The spill flooded the banks along the rivers Los Frailes, Agrio and Guadiamar, from a point 300m upstream of the tailings pond in the river Los Frailes, down to Entremurosmine.

"Following the incident, 4,634ha of land was affected [and] remediation work took three years."

Following the incident, 4,634ha of land was affected, with 2,600ha being covered by tailings. Remediation work took three years and reportedly cost about €240m.

Three separate investigations were held to assess the Los Frailes mine accident, the first commissioned by Boliden Apirsa, the second by regional authorities and the final one called for by the judge leading the legal procedures.

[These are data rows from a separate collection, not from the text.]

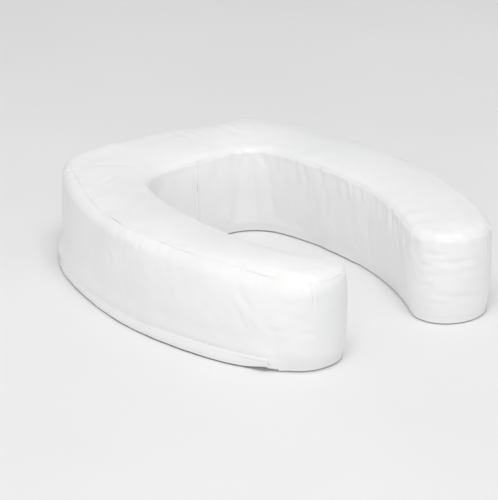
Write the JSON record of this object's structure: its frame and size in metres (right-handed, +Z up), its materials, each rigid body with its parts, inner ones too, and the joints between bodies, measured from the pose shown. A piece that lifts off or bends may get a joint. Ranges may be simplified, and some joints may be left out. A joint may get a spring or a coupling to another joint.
{
  "type": "padded raised toilet seat",
  "caption": "Thick horseshoe foam cushion that raises a toilet seat, open at the front, in a zipped wipe-clean cover with hook-and-loop straps stowed under both arms.",
  "frame": {"origin": "middle of the underside, on the surface the cushion rests on", "axes": "+Z up, +Y towards the closed back, -Y towards the open front, +X to the right arm seen from the front opening looking back"},
  "size_m": [0.3839, 0.4489, 0.102],
  "materials": {
    "vinyl": "satin white wipe-clean coated fabric",
    "base_cloth": "light grey non-slip coated cloth",
    "firm_foam": "cut high-density foam",
    "soft_foam": "cut soft foam",
    "zip_plastic": "white nylon and moulded plastic",
    "zip_tape": "woven white zip tape",
    "webbing": "woven white webbing",
    "hook_tape": "white hook tape",
    "loop_tape": "white brushed loop tape"
  },
  "bodies": {
    "base": {"foam_base": "firm_foam", "foam_comfort_layer": "soft_foam", "cover_bottom_panel": "base_cloth", "cover_outer_band": "vinyl", "cover_inner_band_left": "vinyl", "cover_inner_band_right": "vinyl", "zip_flap": "vinyl", "zip_tape_lower": "zip_tape", "zip_tape_upper": "zip_tape", "zip_coil_lower": "zip_plastic", "zip_coil_upper": "zip_plastic", "zip_front_stop": "zip_plastic", "zip_rear_stop": "zip_plastic"},
    "seat_top": {"cover_top_panel": "vinyl"},
    "zip_slider": {"zip_slider": "zip_plastic"},
    "zip_pull": {"zip_pull": "zip_plastic"},
    "strap_left_outer_root": {"strap_left_outer_root": "webbing"},
    "strap_left_outer_tip": {"strap_left_outer_tip": "webbing", "strap_left_outer_hook_patch": "hook_tape"},
    "strap_left_inner_root": {"strap_left_inner_root": "webbing"},
    "strap_left_inner_tip": {"strap_left_inner_tip": "webbing", "strap_left_inner_loop_patch": "loop_tape"},
    "strap_right_outer_root": {"strap_right_outer_root": "webbing"},
    "strap_right_outer_tip": {"strap_right_outer_tip": "webbing", "strap_right_outer_hook_patch": "hook_tape"},
    "strap_right_inner_root": {"strap_right_inner_root": "webbing"},
    "strap_right_inner_tip": {"strap_right_inner_tip": "webbing", "strap_right_inner_loop_patch": "loop_tape"}
  },
  "joints": [
    {"name": "seat_press", "type": "slide", "parent": "base", "child": "seat_top", "axis": [0, 0, -1], "range_m": [0, 0.015], "stiffness_N_per_m": 40000, "deforming": ["foam_comfort_layer"]},
    {"name": "zip_slide", "type": "hinge", "parent": "base", "child": "zip_slider", "pos_m": [0.24, 0, 0.0112], "axis": [0, 0, -1], "range_deg": [0, 43]},
    {"name": "zip_pull_flip", "type": "hinge", "parent": "zip_slider", "child": "zip_pull", "pos_m": [-0.15539, -0.17154, 0.0112], "axis": [0, 0, 1], "range_deg": [0, 120], "deforming": ["zip_flap"]},
    {"name": "strap_left_outer_swing", "type": "hinge", "parent": "base", "child": "strap_left_outer_root", "pos_m": [-0.1885, 0, 0.00315], "axis": [0, 1, 0], "range_deg": [0, 90]},
    {"name": "strap_left_outer_unfold", "type": "hinge", "parent": "strap_left_outer_root", "child": "strap_left_outer_tip", "pos_m": [-0.1535, 0, 0.00245], "axis": [0, -1, 0], "range_deg": [0, 150]},
    {"name": "strap_left_inner_swing", "type": "hinge", "parent": "base", "child": "strap_left_inner_root", "pos_m": [-0.1055, 0, 0.00315], "axis": [0, -1, 0], "range_deg": [0, 90]},
    {"name": "strap_left_inner_unfold", "type": "hinge", "parent": "strap_left_inner_root", "child": "strap_left_inner_tip", "pos_m": [-0.1405, 0, 0.00205], "axis": [0, 1, 0], "range_deg": [0, 150]},
    {"name": "strap_right_outer_swing", "type": "hinge", "parent": "base", "child": "strap_right_outer_root", "pos_m": [0.1885, 0, 0.00315], "axis": [0, -1, 0], "range_deg": [0, 90]},
    {"name": "strap_right_outer_unfold", "type": "hinge", "parent": "strap_right_outer_root", "child": "strap_right_outer_tip", "pos_m": [0.1535, 0, 0.00245], "axis": [0, 1, 0], "range_deg": [0, 150]},
    {"name": "strap_right_inner_swing", "type": "hinge", "parent": "base", "child": "strap_right_inner_root", "pos_m": [0.1055, 0, 0.00315], "axis": [0, 1, 0], "range_deg": [0, 90]},
    {"name": "strap_right_inner_unfold", "type": "hinge", "parent": "strap_right_inner_root", "child": "strap_right_inner_tip", "pos_m": [0.1405, 0, 0.00205], "axis": [0, -1, 0], "range_deg": [0, 150]}
  ]
}
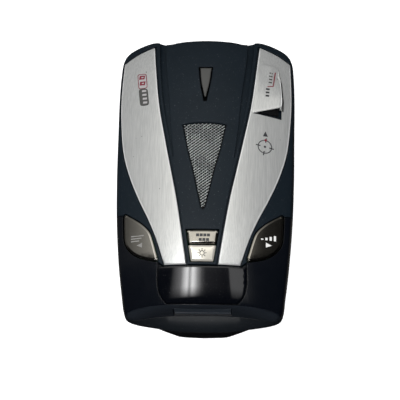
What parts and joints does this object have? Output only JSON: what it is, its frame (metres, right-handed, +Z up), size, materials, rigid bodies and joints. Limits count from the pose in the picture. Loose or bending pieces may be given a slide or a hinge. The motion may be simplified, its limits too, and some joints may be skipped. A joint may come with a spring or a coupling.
{
  "type": "radar detector",
  "caption": "Windscreen radar and laser detector with silver side wings, chrome keys, a bracket-release button and its internals.",
  "frame": {"origin": "on the base, under the middle of the bounding box", "axes": "+X right, +Y towards the road (front, bracket slot), +Z up; the display looks to -Y"},
  "size_m": [0.0696, 0.1162, 0.0315],
  "materials": {
    "soft_black": "matte",
    "gloss_black": "gloss",
    "brushed_silver": "brushed",
    "chrome": "polished",
    "grille_metal": "satin",
    "grey_plastic": "satin",
    "smoked_lens": "gloss",
    "board_green": "satin",
    "cast_metal": "cast",
    "tin_plate": "satin",
    "component_black": "satin",
    "paper_cone": "matte",
    "ferrite": "matte",
    "zinc_screw": "zinc plated",
    "label_film": "satin",
    "flex_amber": "gloss"
  },
  "bodies": {
    "housing": {"upper_case": "soft_black", "lower_case": "soft_black", "rear_bezel": "gloss_black", "left_wing": "brushed_silver", "right_wing": "brushed_silver", "rear_laser_lens": "smoked_lens", "rear_laser_sensor": "component_black", "speaker_grille": "grille_metal", "display_shield": "gloss_black", "display_window": "smoked_lens", "front_lens": "smoked_lens", "mute_switch": "component_black", "city_switch": "component_black", "save_switch": "component_black", "dim_switch": "component_black", "release_spring": "zinc_screw", "bracket_guide": "component_black", "power_jack": "component_black", "main_board": "board_green", "horn_antenna": "cast_metal", "speaker_frame": "tin_plate", "speaker_cone": "paper_cone", "speaker_magnet": "ferrite", "speaker_gasket": "component_black", "rf_shield": "tin_plate", "mixer_lid": "tin_plate", "processor_chip": "component_black", "memory_chip": "component_black", "crystal_can": "tin_plate", "filter_capacitor": "tin_plate", "supply_coil": "component_black", "volume_control": "component_black", "front_laser_sensor": "component_black", "front_sensor_bracket": "grey_plastic", "display_module": "component_black", "display_flex": "flex_amber", "case_screw_1": "zinc_screw", "case_screw_2": "zinc_screw", "case_screw_3": "zinc_screw", "case_screw_4": "zinc_screw", "board_screw_1": "zinc_screw", "board_screw_2": "zinc_screw", "board_screw_3": "zinc_screw", "board_screw_4": "zinc_screw", "rating_label": "label_film"},
    "mute_key": {"mute_button": "chrome", "mute_plunger": "grey_plastic"},
    "city_key": {"city_button": "chrome", "city_plunger": "grey_plastic"},
    "save_key": {"save_button": "chrome", "save_plunger": "grey_plastic"},
    "dim_key": {"dim_button": "chrome", "dim_plunger": "grey_plastic"},
    "release": {"release_button": "grey_plastic"},
    "volume": {"volume_wheel": "grey_plastic"}
  },
  "joints": [
    {"name": "mute_press", "type": "slide", "parent": "housing", "child": "mute_key", "axis": [0, 0, -1], "range_m": [0, 0.0006], "stiffness_N_per_m": 1500},
    {"name": "city_press", "type": "slide", "parent": "housing", "child": "city_key", "axis": [0, 0, -1], "range_m": [0, 0.0006], "stiffness_N_per_m": 1500},
    {"name": "save_press", "type": "slide", "parent": "housing", "child": "save_key", "axis": [0, 0, -1], "range_m": [0, 0.0006], "stiffness_N_per_m": 1500},
    {"name": "dim_press", "type": "slide", "parent": "housing", "child": "dim_key", "axis": [0, 0, -1], "range_m": [0, 0.0006], "stiffness_N_per_m": 1500},
    {"name": "bracket_release", "type": "slide", "parent": "housing", "child": "release", "axis": [0, 0, -1], "range_m": [0, 0.0016], "stiffness_N_per_m": 800, "deforming": ["release_spring"]},
    {"name": "volume_turn", "type": "hinge", "parent": "housing", "child": "volume", "pos_m": [-0.0279, -0.007, 0.0119], "axis": [0, 0, 1], "range_deg": [0, 280]}
  ]
}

The Spanish Government claims that re-opening Los Frailes mine will create 450 jobs the area, which has the highest unemployment rates in Spain.

Conservationists are arguing that the mine poses environmental risks to the Guadiamar river, which is the primary water source for Doñana national park, a Unesco world heritage site, according to the Guardian.

Los Frailes mine is owned by Boliden-Apirsa. The mining contract has been awarded to a consortium led by Grupo México, which was fined $150m (£98m) to clean-up an accident at its mine in Sonora, Mexico, last August.

Spanish officials insist that Grupo México has guaranteed its Aznalcóllar mining activities will not affect protected zones.